The Temple of the Blind Beings (2013) is one example. Here, the participants were blindfolded and, after a very brief introduction, entered into a room filled with scenography for tactile interaction. The players could enter or leave at any time, removing the need for a common start and ending.
In Inside Myself Outside Myself (2014), the participants walked into a black box without any preparations and started to explore objects and non-player characters that it was easy to interact with. This worked very well when I played it, but I am not sure how it would work with only non-larper participants. However, an inexperienced player group would probably work well if there were a few instructed players with larp experience as bellwethers in the group. The bellwethers could pave the way and, by taking space, reduce the anxiety that one’s actions would be “wrong.”
Pieces of You, Pieces of Me (2015) labels itself as a participatory experience. In short, the story is that you will have your personality upgraded to something better. It’s similar to Inside Myself Outside Myself as the players enter the playing area almost without preparations, and their actions and characters are shaped in the “playground for interaction.”
Pieces of You, Pieces of Me at Stockholm Dramatiska.
All these three examples are lowering the practical bar for taking part by removing preparations that can often be demanding and require larp experience. Furthermore, they attempt to lower the psychological bar by not expecting the participants to play a character, but rather allowing them to be just participants who explore an area on their own terms. The question remains to be answered if this approach is enough to lure the participation-anxious (at least in Norway) performing arts audience to join in.
Consecutive Plays
Another way to address the audience problem is to have repeated runs of the same play, preferably in a theatre. This approach subscribes to the view that in a larp, the audience and players are the same people.

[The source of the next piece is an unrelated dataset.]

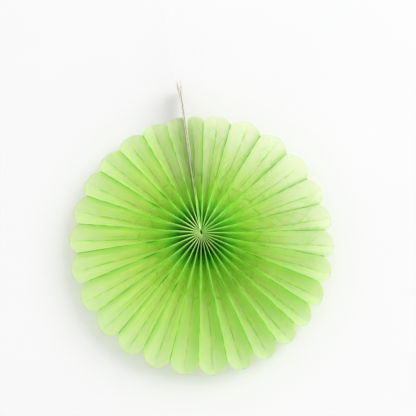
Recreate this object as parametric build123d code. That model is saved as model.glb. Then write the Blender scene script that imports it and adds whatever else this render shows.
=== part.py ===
from build123d import *
import math
import os

# A paper fan rosette: one pleated sheet of tissue paper opened to a full circle, whose two ends are
# glued to two card strips that stand face to face at the top. The pleats are glued together round
# the eye of the hub, and a thread loop through the tops of the cards hangs the fan on a hook.
# Millimetres. +Z is up, and the fan faces -Y. The origin is the top of the hanging loop.

# The opened fan
tip_radius = 150.0
notch_radius = 135.5
pleat_count = 28
tip_set_back = 14.5
crease_ring_radius = 70.0
crease_ring_set_back = 7.8
flattest_pleat_angle = 77.0
paper_thickness = 0.08
fold_width = 0.12

# How the pleats spread round the circle: share of the way round, and width against an even pleat
spread_knots = [
    (0.018, 0.73), (0.054, 1.00), (0.09, 1.22), (0.16, 1.22), (0.20, 1.03), (0.30, 0.93), (0.39, 0.82),
    (0.52, 0.98), (0.62, 1.00), (0.69, 1.11), (0.75, 1.09), (0.94, 1.04), (0.982, 0.67),
]

# The oval eye in the middle of the hub, before the cards widen it at its top
eye_half_width = 1.4
eye_half_height = 2.6

# The two card strips
card_thickness = 1.2
card_length = 194.0
card_corner_radius = 3.0
card_foot_height = 2.2
flexed_length = 24.0
flexed_gap = 3.3
hanging_hole_diameter = 4.0
hanging_hole_inset = 6.0

# The hanging thread
hanging_thread_diameter = 0.4
hanging_thread_clearance = 0.35
thread_sides = 8
knot_length = 1.4
knot_diameter = 1.5
knot_bevel = 0.4

# The right strand of the hanging thread: distance from the middle, and height above the card holes
strand_route = [
    (0.7, 0.0), (3.4, 0.0), (3.55, 4.5), (3.72, 13.0), (3.85, 30.0), (3.8, 62.0), (3.5, 94.0),
    (3.2, 112.0), (2.95, 122.0), (2.75, 128.0),
]

# Derived sizes
construction_radius = tip_radius + 3.0
inner_bands = 5
outer_bands = 4
seam_ridge_x = card_thickness + (paper_thickness + fold_width) / 2
card_lean = math.degrees(math.atan2(tip_set_back, tip_radius))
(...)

Instead of changing the content, the framework and setting is adapted to make the audience feel safe even though they are actually players.

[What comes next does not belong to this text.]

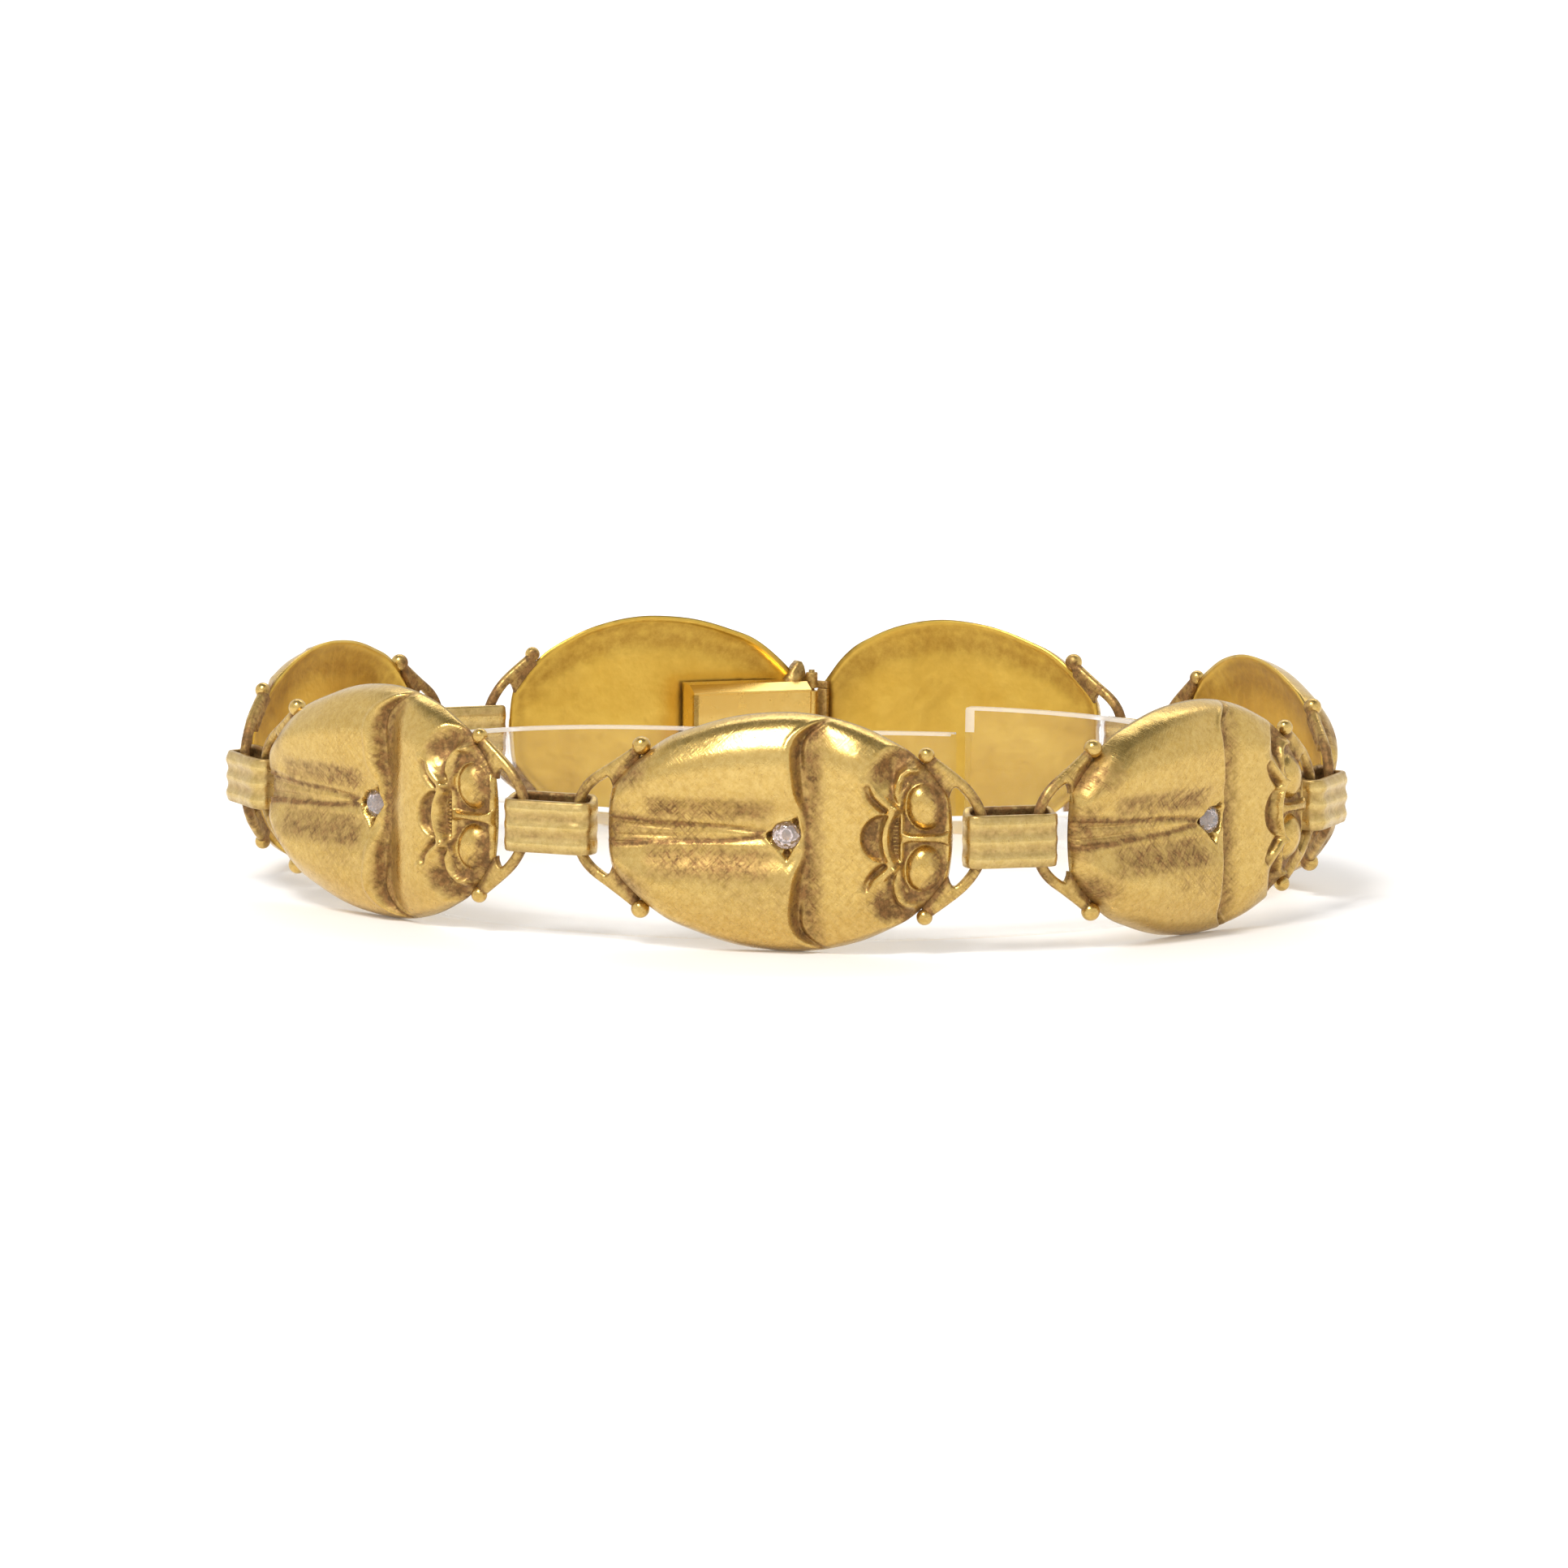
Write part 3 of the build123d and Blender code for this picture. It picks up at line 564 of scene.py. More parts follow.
# The solder's thickness, the shares of the end that it follows the outline at, how far it stays inside, and
# its edge past the end, as steps out and up
SOLDER = 0.55
SOLDER_SHARES = (1.0, 0.96, 0.9, 0.84)
SOLDER_INSET = 0.15
SOLDER_EDGE = ((0.32, 0.62), (0.2, 0.5), (0.1, 0.36), (0.04, 0.18), (-0.05, -0.1))
END_HALF = OUTLINE[-1][1]
VOXEL = 0.1


def add_block(shape, low, high, bevel):
    """Block between two corners, with its edges bevelled."""
    size = Vector(high) - Vector(low)
    place = Matrix.Translation((Vector(low) + Vector(high)) / 2) @ Matrix.Diagonal((*size, 1))
    made = bmesh.ops.create_cube(shape, size=1, matrix=place)
    edges = {edge for vertex in made["verts"] for edge in vertex.link_edges}
    bmesh.ops.bevel(shape, geom=list(edges), offset=bevel, segments=2, affect="EDGES", profile=0.5)


def add_prism(shape, corners, low, high, lying=False):
    """Prism over flat corners along and up, or one that lies along a link over corners out and up."""
    rings = []
    for level in (low, high):
        places = [(level, up, flat) if lying else (flat, up, level) for flat, up in corners]
        rings.append([shape.verts.new(place) for place in places])
    for ring in rings:
        shape.faces.new(ring)
    for k in range(len(corners)):
        after = (k + 1) % len(corners)
        shape.faces.new([rings[0][k], rings[0][after], rings[1][after], rings[1][k]])


def add_tube(shape, points, radius):
    """Round wire along a smooth line that the points pull."""
    curve = bpy.data.curves.new("wire", "CURVE")
    curve.dimensions = "3D"
    spline = curve.splines.new("NURBS")
    spline.points.add(len(points) - 1)
    for place, point in zip(spline.points, points):
        place.co = (*point, 1)
    spline.order_u = 3
    spline.use_endpoint_u = True
    curve.resolution_u = WIRE_STEPS
    curve.bevel_depth = radius
    curve.bevel_resolution = 4
    curve.use_fill_caps = True
    wire = bpy.data.objects.new("wire", curve)
    mesh = bpy.data.meshes.new_from_object(wire)
    shape.from_mesh(mesh)
    bpy.data.objects.remove(wire)
    bpy.data.curves.remove(curve)
    bpy.data.meshes.remove(mesh)


def add_loop(shape, bar, ball):
    """One hinge loop with the solder in the shell's corners."""
    along, level = bar
    ball_along, ball_up = ball[:2]
    hand = 1 if along > 0 else -1
    end = hand * END
    points = [(ball_along, ball_up - 0.12, 0.05), (ball_along + hand * 1.5, ball_up - 1.2, level * 0.3)]
    points += [(along - hand * 0.6, BAR_HALF * 1.55, level * 0.75), (along, BAR_HALF * 0.85, level)]
    points += [(along, BAR_HALF * 0.3, level)]
    points += [(x, -y, z) for x, y, z in reversed(points)]
    add_tube(shape, points, WIRE / 2)
    for side in (1, -1):
        corners = []
        for share in SOLDER_SHARES:
            half = float(through(OUTLINE, np.array(end * share)))
            corners.append((end * share, side * (half - SOLDER_INSET)))
        corners.append((ball_along, side * (ball_up - SOLDER_INSET)))
        corners += [(end + hand * step_out, side * (END_HALF + lift)) for step_out, lift in SOLDER_EDGE]
        add_prism(shape, corners if hand * side > 0 else corners[::-1], -SOLDER * 0.55, SOLDER * 0.3)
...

Consecutive plays is something we are used to from theatre plays, and it could lower the bar for taking part because as the show runs, more and more people will talk to someone who have already tried it.
I have been hoping to see this for a long time, and while I am not 100% sure it’s the first example, I was delighted to see that Jamie Harper is running eight consecutive runs of The Lowland Clearances at the Camden Theatre in London in January 2016. I am fortunate enough to be joining their dress rehearsal and I’m excited to see how this project will go.
Integrated Audience
A Mother’s Heart
One of the most interesting approaches I’ve seen to the audience problem was at The Fragile Life of Souls Gone Missing at Blackbox Copenhagen last month. There are at least a handful of predecessors where audience “play” audience/spectators, such as A Mother’s Heart, where the larp is about a trial and you can be a spectator to the trial. There are also theatre plays where the audience can move around the site with the actors – such as the Punchdrunk plays Sleep No More or The Drowned Man, – but although labelled “interactive theatre,” the audience does not have any role in the fiction and thus not any agency for true interaction.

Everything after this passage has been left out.